An internal inquiry is being conducted – and an independent legal firm has been recruited to examine documents – ahead of a deadline of next week for Watford to respond to the EFL. A club spokesman said: “There are two ongoing investigations. It would be inappropriate to comment further until those investigations reach completion.”

It is understood Watford’s probe has not uncovered any other financial irregularities, although the EFL is certain to check its own records to ensure nothing else was amiss with the club’s filings.

There is nothing to indicate Pozzo himself had any knowledge that a forged HSBC letter had been obtained or submitted on his behalf, despite it allowing him to succeed his father, Giampaolo, as the club’s ultimate beneficial owner in the summer of 2014.

The fabricated document states that the holding company which owns Watford, Hornets Investment Limited, had sufficient financial resources with the bank for it to issue “a cash-backed unsecured bank guarantee up to the amount of £7 million” during the 2014-15 season.

The letter is headed HSBC ‘Premier’, an arm of the bank that does not even deal with corporate customers, while a source says that Hornets Investment has never been a customer of HSBC.

The faked document, was secured by Watford’s executive chairman, Raffaele Riva, who is also a leading executive of Hornets Investment.

In a statement in which he made clear he in no way sought a falsified letter, Riva said: “In 2014, there was a restructuring of the shareholding of the ultimate parent company of Watford Football Club.

“The full ownership of the club was transferred to Gino Pozzo and, to comply with EFL restrictions, it was necessary to provide certain documentation to ratify this change in the shareholding.

“I compiled some of the documents required by the EFL which related to Hornets Investment Limited, which is the holding company, including a letter of support from a bank as a proof of funds for the EFL. To facilitate this I asked a third party, X, to assist.
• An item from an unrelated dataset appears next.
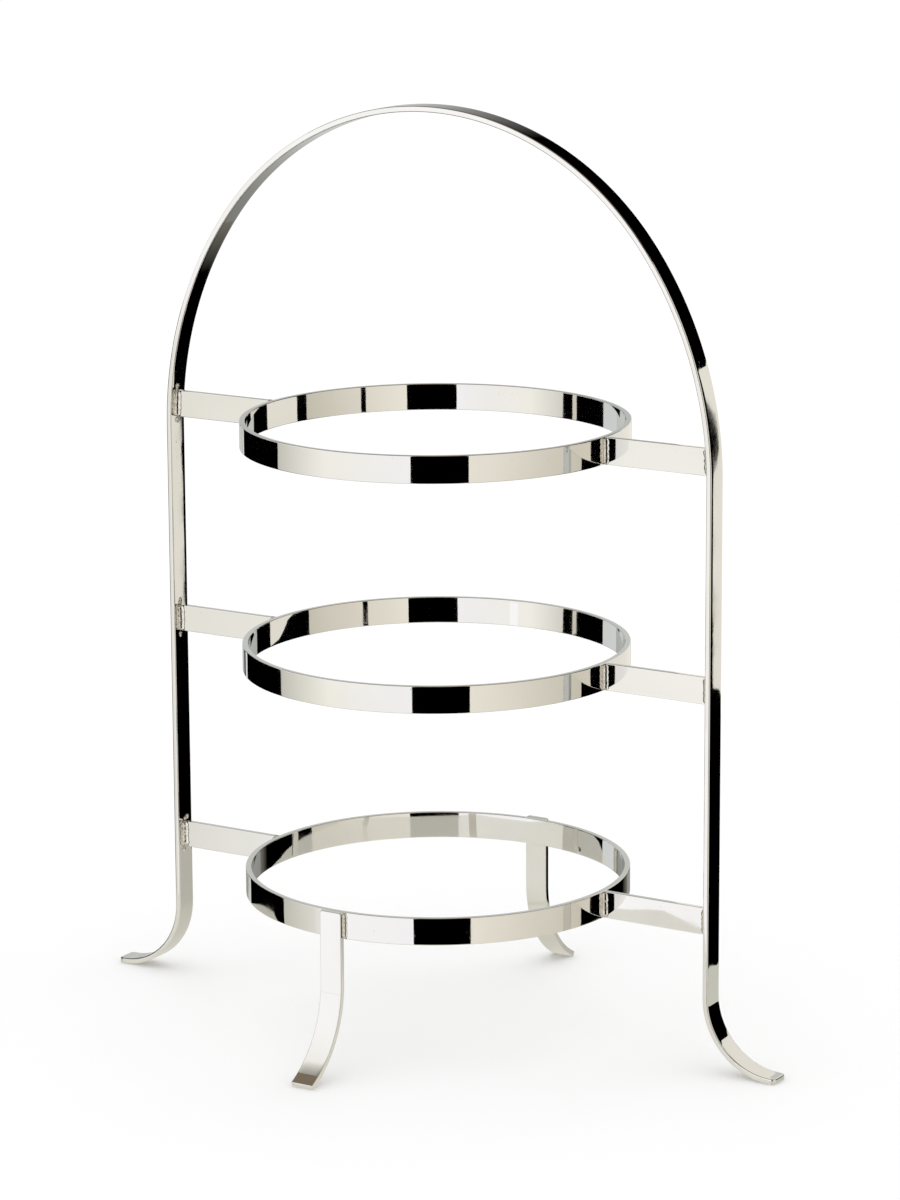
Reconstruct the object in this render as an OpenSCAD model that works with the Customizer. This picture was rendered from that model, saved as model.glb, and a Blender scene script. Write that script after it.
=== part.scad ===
// Three-tier plate stand of bright nickel-plated flat bar.
//
// One flat bar is bent into an arch that stands on two flared feet. Three hoops of
// strip hang between its uprights on straight arms, and two bent legs under the
// bottom hoop carry the weight in front and behind. Every joint is brazed, and the
// braze metal of each joint is a solid of its own.
//
// Millimetres. +Z is up, the arch spans X, and the origin is on the ground under
// the centre of the hoops.

/* [Arch frame] */
// Width across the two uprights, outside to outside
frame_w = 326; // [300:1:340]
// Overall height of the stand
frame_h = 480; // [470:1:540]
// Outer radius of the crown, the top arc of the arch
crown_r = 156; // [150:1:165]
// Width of the flat bar, front to back
bar_w = 12.5; // [9:0.5:16]
// Thickness of the flat bar
bar_t = 3; // [2.4:0.1:4]
// Bend radius on the underside of each frame foot
foot_r = 39; // [30:1:50]
// Flat length at the tip of each frame foot
foot_flat = 2.5; // [2:0.5:8]
// Corner radius of each frame foot, seen from above
foot_corner_r = 2.5; // [1:0.5:3.5]

/* [Rings] */
// Outside diameter of the three rings
ring_d = 200; // [160:1:220]
// Height of the strip that the rings and arms are made of
strip_h = 14; // [10:0.5:16]
// Thickness of the ring and arm strip
strip_t = 3; // [2.4:0.1:4]
// Underside of the bottom ring above the ground
bottom_ring_z = 71; // [64:0.5:100]
// Underside of the middle ring above the ground
middle_ring_z = 190.5; // [150:0.5:240]
// Underside of the top ring above the ground
top_ring_z = 306.5; // [290:0.5:320]

/* [Legs] */
// Width of the flat bar of the front and back legs
leg_w = 12.5; // [9:0.5:16]
// Thickness of the leg bar
leg_t = 3; // [2.4:0.1:4]
// Bend radius on the underside of each leg
leg_bend_r = 53; // [40:1:60]
// Angle through which each leg turns outward before its tip
leg_turn = 64; // [50:1:75]
// Depth worn flat under each leg tip, where it meets the ground
leg_land = 0.3; // [0.1:0.1:0.5]
// Corner radius at the top of each leg
leg_corner_r = 1; // [0.5:0.1:2]

/* [Finish and joints] */
// Radius polished onto every long edge of the bars
edge_r = 0.4; // [0.2:0.1:0.8]
// Thickness of the braze film between two joined faces
braze_gap = 0.15; // [0.1:0.05:0.3]
// Radius of the braze fillets beside the arms
arm_fillet_r = 2.4; // [1.5:0.1:3]
// Radius of the braze fillets beside the legs
leg_fillet_r = 1.8; // [1:0.1:2]

/* [Hidden] */
$fn = 96;
// Straight steps that follow a large arc over the short width of a joint
JOINT_STEPS = 16;
// Thickness at which a braze fillet ends on a face, since it can't end at nothing
FEATHER = 0.05;

LEFT = -1;
RIGHT = 1;
FRONT = -90;
BACK = 90;
NICKEL = [0.82, 0.81, 0.78];
BRAZE = [0.72, 0.68, 0.60];

half_w = frame_w / 2;
ring_r = ring_d / 2;
crown_z = frame_h - crown_r;
// Two shoulder arcs join the crown to the uprights without a kink. The radius that
// they share with the crown where they meet it runs 4 across and 3 up.
shoulder_r = (half_w - 0.8 * crown_r) / (1 - 0.8);
shoulder_x = half_w - shoulder_r;
shoulder_z = crown_z - 0.6 * (shoulder_r - crown_r);
foot_centre_x = half_w - bar_t + foot_r;
foot_tip_x = foot_centre_x + foot_flat;
// The legs stand off the ring by the braze film
leg_x = ring_r + braze_gap;
leg_centre_z = leg_bend_r * sin(leg_turn) - leg_land;
leg_top_z = bottom_ring_z + strip_h;
cut_size = 4 * foot_r;

// Inner face of an upright at height z, counted from the middle of the stand
function inner_face_x(z) =
    z <= shoulder_z
        ? half_w - bar_t
        : shoulder_x + sqrt(pow(shoulder_r - bar_t, 2) - pow(z - shoulder_z, 2));

// ---- Shapes that repeat ----

// Cross-section of a bar: t along X, w along Y, with polished edges
module bar_section(t, w) {
    square([t - 2 * edge_r, w], center = true);
    square([t, w - 2 * edge_r], center = true);
    for (x = [-1, 1], y = [-1, 1])
        translate([x * (t / 2 - edge_r), y * (w / 2 - edge_r)])
            circle(r = edge_r, $fn = 24);
}

// Straight upright length of bar
module bar_upright(t, w, length) {
    linear_extrude(length)
        bar_section(t, w);
}

// Bar bent round the origin in the X-Z plane, from one angle and through another
module bar_bend(t, w, outer_r, from, through) {
    rotate([90, 0, 0])
        rotate([0, 0, from])
            rotate_extrude(angle = through)
                translate([outer_r - t / 2, 0])
                    bar_section(t, w);
}

// Outline in the X-Z plane, thick enough to take in a bar's whole width
module slab(points) {
    rotate([90, 0, 0])
        linear_extrude(2 * bar_w, center = true)
            polygon(points);
}

// What has to go to round an upright corner edge of radius r that points along +X +Y
module corner_waste(r, length) {
    difference() {
        translate([0, 0, -length / 2])
            cube([2 * r, 2 * r, length]);
        cylinder(r = r, h = 2 * length, center = true);
    }
}

// Copies its children to the left as well as the right
module both_sides() {
    children();
    mirror([1, 0, 0])
        children();
}

// Puts a shape drawn on the right on the given side
module on_side(side) {
    mirror([side == LEFT ? 1 : 0, 0, 0])
        children();
}

// Everything on the right that lies inside the arch over the height of the strip at z,
// drawn back from the upright's inner face by gap
module inside_arch(z, gap) {
    face = [
        for (i = [0 : JOINT_STEPS])
            let (h = z + strip_h * i / JOINT_STEPS)
                [inner_face_x(h) - gap, h]
    ];
    slab(concat([[0, z]], face, [[0, z + strip_h]]));
}

// ---- Arch frame ----

module frame_foot() {
    difference() {
        union() {
            translate([foot_centre_x, 0, foot_r])
                bar_bend(bar_t, bar_w, foot_r, 180, 90);
            translate([foot_centre_x, 0, bar_t / 2])
                rotate([0, 90, 0])
                    bar_upright(bar_t, bar_w, foot_flat);
        }
        for (side = [0, 1])
            mirror([0, side, 0])
                translate([foot_tip_x - foot_corner_r, bar_w / 2 - foot_corner_r, 0])
                    corner_waste(foot_corner_r, cut_size);
    }
}

module crown() {
    translate([0, 0, crown_z])
        intersection() {
            bar_bend(bar_t, bar_w, crown_r, 0, 180);
            slab(crown_r * [[0, 0], [4, 3], [0, 4], [-4, 3]]);
        }
}

module shoulder() {
    translate([shoulder_x, 0, shoulder_z])
        intersection() {
            bar_bend(bar_t, bar_w, shoulder_r, 0, 90);
            slab(shoulder_r * [[0, 0], [4, 0], [4, 3]]);
        }
}

module arch_frame() {
    color(NICKEL)
        union() {
            crown();
            both_sides() {
                shoulder();
                translate([half_w - bar_t / 2, 0, foot_r])
                    bar_upright(bar_t, bar_w, shoulder_z - foot_r);
                frame_foot();
            }
        }
}

// ---- Rings ----

// Hoop of strip on edge, standing on the plane z = 0
module ring() {
    color(NICKEL)
        rotate_extrude()
            translate([ring_r - strip_t / 2, strip_h / 2])
                bar_section(strip_t, strip_h);
}

module ring_top() {
    translate([0, 0, top_ring_z])
        ring();
}

module ring_middle() {
    translate([0, 0, middle_ring_z])
        ring();
}

module ring_bottom() {
    translate([0, 0, bottom_ring_z])
        ring();
}

// ---- Arms ----

// Straight arm from a ring to an upright, with its underside at height z
module arm(side, z) {
    color(NICKEL)
        on_side(side)
            intersection() {
                translate([ring_r + braze_gap, 0, z + strip_h / 2])
                    rotate([0, 90, 0])
                        linear_extrude(half_w - ring_r)
                            bar_section(strip_h, strip_t);
                inside_arch(z, braze_gap);
            }
}

module arm_top_left() {
    arm(LEFT, top_ring_z);
}

module arm_top_right() {
    arm(RIGHT, top_ring_z);
}

module arm_middle_left() {
    arm(LEFT, middle_ring_z);
}

module arm_middle_right() {
    arm(RIGHT, middle_ring_z);
}

module arm_bottom_left() {
    arm(LEFT, bottom_ring_z);
}

module arm_bottom_right() {
    arm(RIGHT, bottom_ring_z);
}

// ---- Legs ----

// Leg on the ring's +X side, bent outward to a tip that rests on the ground
module leg(heading) {
    color(NICKEL)
        rotate([0, 0, heading])
            difference() {
                union() {
                    translate([leg_x + leg_t / 2, 0, leg_centre_z])
                        bar_upright(leg_t, leg_w, leg_top_z - leg_centre_z);
                    translate([leg_x + leg_bend_r, 0, leg_centre_z])
                        bar_bend(leg_t, leg_w, leg_bend_r, 180, leg_turn);
                }
                for (side = [0, 1])
                    mirror([0, side, 0])
                        translate([leg_x, leg_w / 2 - leg_corner_r, leg_top_z - leg_corner_r])
                            rotate([0, -90, 0])
                                corner_waste(leg_corner_r, cut_size);
                translate([0, 0, -cut_size / 2])
                    cube([3 * ring_r, 2 * leg_w, cut_size], center = true);
            }
}

module leg_front() {
    leg(FRONT);
}

module leg_back() {
    leg(BACK);
}

// ---- Braze ----

// Plan of the braze between a ring's outside and a bar of half-width half_t that
// stands on it along +X: the film under the bar, and a hollow fillet on each side
module ring_braze_plan(half_t, fillet_r) {
    reach_r = ring_r + fillet_r + FEATHER;
    centre_y = half_t + fillet_r + FEATHER;
    centre_x = sqrt(pow(reach_r, 2) - pow(centre_y, 2));
    spread = asin(centre_y / reach_r);
    on_ring = [
        for (i = [0 : JOINT_STEPS])
            let (a = spread * (2 * i / JOINT_STEPS - 1))
                ring_r * [cos(a), sin(a)]
    ];
    round_bar = [
        [centre_x, centre_y], [centre_x, half_t], [ring_r + braze_gap, half_t],
        [ring_r + braze_gap, -half_t], [centre_x, -half_t], [centre_x, -centre_y]
    ];
    difference() {
        polygon(concat(on_ring, round_bar));
        for (side = [-1, 1])
            translate([centre_x, side * centre_y])
                circle(r = fillet_r);
    }
}

// Plan of the braze between an arm and an upright whose face is at x = face_x, drawn
// through the arm and into the upright
module frame_braze_plan(face_x) {
    offset_r = arm_fillet_r + FEATHER;
    centre_y = strip_t / 2 + offset_r;
    difference() {
        translate([face_x - offset_r, -centre_y])
            square([offset_r + bar_t / 2, 2 * centre_y]);
        for (side = [-1, 1])
            translate([face_x - offset_r, side * centre_y])
                circle(r = arm_fillet_r);
    }
}

// Raises a plan over the flat part of a strip whose underside is at height z
module over_strip(z) {
    translate([0, 0, z + edge_r])
        linear_extrude(strip_h - 2 * edge_r)
            children();
}

module ring_braze(side, z) {
    color(BRAZE)
        on_side(side)
            over_strip(z)
                ring_braze_plan(strip_t / 2, arm_fillet_r);
}

module frame_braze(side, z) {
    color(BRAZE)
        on_side(side)
            difference() {
                intersection() {
                    over_strip(z)
                        frame_braze_plan(inner_face_x(z + strip_h / 2));
                    inside_arch(z, 0);
                }
                arm(RIGHT, z);
            }
}

module leg_braze(heading) {
    color(BRAZE)
        rotate([0, 0, heading])
            over_strip(bottom_ring_z)
                ring_braze_plan(leg_w / 2, leg_fillet_r);
}

module braze_top_left_frame() {
    frame_braze(LEFT, top_ring_z);
}

module braze_top_left_ring() {
    ring_braze(LEFT, top_ring_z);
}

module braze_top_right_frame() {
    frame_braze(RIGHT, top_ring_z);
}

module braze_top_right_ring() {
    ring_braze(RIGHT, top_ring_z);
}

module braze_middle_left_frame() {
    frame_braze(LEFT, middle_ring_z);
}

module braze_middle_left_ring() {
    ring_braze(LEFT, middle_ring_z);
}

module braze_middle_right_frame() {
    frame_braze(RIGHT, middle_ring_z);
}

module braze_middle_right_ring() {
    ring_braze(RIGHT, middle_ring_z);
}

module braze_bottom_left_frame() {
    frame_braze(LEFT, bottom_ring_z);
}

module braze_bottom_left_ring() {
    ring_braze(LEFT, bottom_ring_z);
}

module braze_bottom_right_frame() {
    frame_braze(RIGHT, bottom_ring_z);
}

module braze_bottom_right_ring() {
    ring_braze(RIGHT, bottom_ring_z);
}

module braze_leg_front() {
    leg_braze(FRONT);
}

module braze_leg_back() {
    leg_braze(BACK);
}

arch_frame();
ring_top();
ring_middle();
ring_bottom();
arm_top_left();
arm_top_right();
arm_middle_left();
arm_middle_right();
arm_bottom_left();
arm_bottom_right();
leg_front();
leg_back();
braze_top_left_frame();
braze_top_left_ring();
braze_top_right_frame();
braze_top_right_ring();
braze_middle_left_frame();
braze_middle_left_ring();
braze_middle_right_frame();
braze_middle_right_ring();
braze_bottom_left_frame();
braze_bottom_left_ring();
braze_bottom_right_frame();
braze_bottom_right_ring();
braze_leg_front();
braze_leg_back();
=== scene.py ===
"""Looks of the three-tier plate stand: polished nickel bar and brazed joints in a pale studio.

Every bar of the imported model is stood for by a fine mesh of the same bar, so that its mirror
finish has true curves to reflect in. Metres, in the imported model's frame.
"""

import math

import bmesh
import bpy
import numpy as np
from mathutils import Matrix, Vector, noise


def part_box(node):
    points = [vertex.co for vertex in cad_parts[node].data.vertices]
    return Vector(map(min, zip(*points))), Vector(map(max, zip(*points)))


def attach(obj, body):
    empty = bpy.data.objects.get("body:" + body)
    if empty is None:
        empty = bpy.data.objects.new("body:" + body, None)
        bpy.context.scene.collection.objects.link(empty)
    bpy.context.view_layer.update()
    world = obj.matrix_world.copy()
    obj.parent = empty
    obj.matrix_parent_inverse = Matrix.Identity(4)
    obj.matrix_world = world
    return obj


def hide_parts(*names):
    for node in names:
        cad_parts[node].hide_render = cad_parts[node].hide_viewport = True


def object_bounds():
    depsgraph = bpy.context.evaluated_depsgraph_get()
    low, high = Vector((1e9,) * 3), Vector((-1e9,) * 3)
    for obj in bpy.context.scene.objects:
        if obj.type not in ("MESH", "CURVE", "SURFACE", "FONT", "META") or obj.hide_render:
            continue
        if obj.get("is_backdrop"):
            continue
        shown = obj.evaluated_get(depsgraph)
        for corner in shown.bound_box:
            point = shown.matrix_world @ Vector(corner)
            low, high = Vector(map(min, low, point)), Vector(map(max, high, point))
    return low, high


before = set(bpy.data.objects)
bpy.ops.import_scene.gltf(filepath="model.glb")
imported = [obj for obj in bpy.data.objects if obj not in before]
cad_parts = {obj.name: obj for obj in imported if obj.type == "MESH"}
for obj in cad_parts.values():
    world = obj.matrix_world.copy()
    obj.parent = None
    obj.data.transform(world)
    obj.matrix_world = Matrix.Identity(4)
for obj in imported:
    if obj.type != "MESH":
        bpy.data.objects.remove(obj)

CAD_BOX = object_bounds()
MM = 0.001
X_AXIS, Y_AXIS, Z_AXIS = np.eye(3)

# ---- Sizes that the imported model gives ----

FRAME_LOW, FRAME_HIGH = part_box("arch_frame")
RING_LOW, RING_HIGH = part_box("ring_top")
LEG_LOW, LEG_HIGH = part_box("leg_front")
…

I trusted X to do so because, at that time, we worked together on other projects. I have not worked with X since the end of 2015.

“No other individual at Watford FC was in any way involved in obtaining the letter. The letter was submitted to the EFL via Watford FC along with the other documents.

“For two years, I had no reason to believe the letter was anything but genuine. Indeed, since the letter was submitted to the EFL, Hornets Investment Limited have put into the club over three times the amount specified in the proof of funds letter. It has come as a huge shock to be notified there are doubts over the veracity of the letter.”

Information indicates that the third party responsible for obtaining the letter admits to doing so but had no intention of it being used in any formal filing.

Watford would not comment on precisely who else at the club saw the document before it was submitted, and accepted by the Football League, amid serious questions about exactly what checks took place to validate it.

The Telegraph can also reveal that, before the fake HSBC letter was filed, the club submitted a two-year-old document from Credit Suisse – with which Hornets Investment did bank – that was rejected by the Football League as proof of funds because it was out of date.

Gino Pozzo was aware of the knockback, as was Watford chief executive Scott Duxbury – found in 2007 to have “misled” the Premier League during the Carlos Tevez affair while at West Ham United – although there is no indication either knew the matter was resolved with a forged document.

Pozzo could now be required to demonstrate he did have sufficient funds in 2014 to satisfy the League’s change of ownership criteria, something he is understood to be confident of doing.

Watford are also preparing to publish accounts showing the Italian subsequently invested £21  million in the club between 2014-16. However, this may not be enough to avoid some kind of sanction.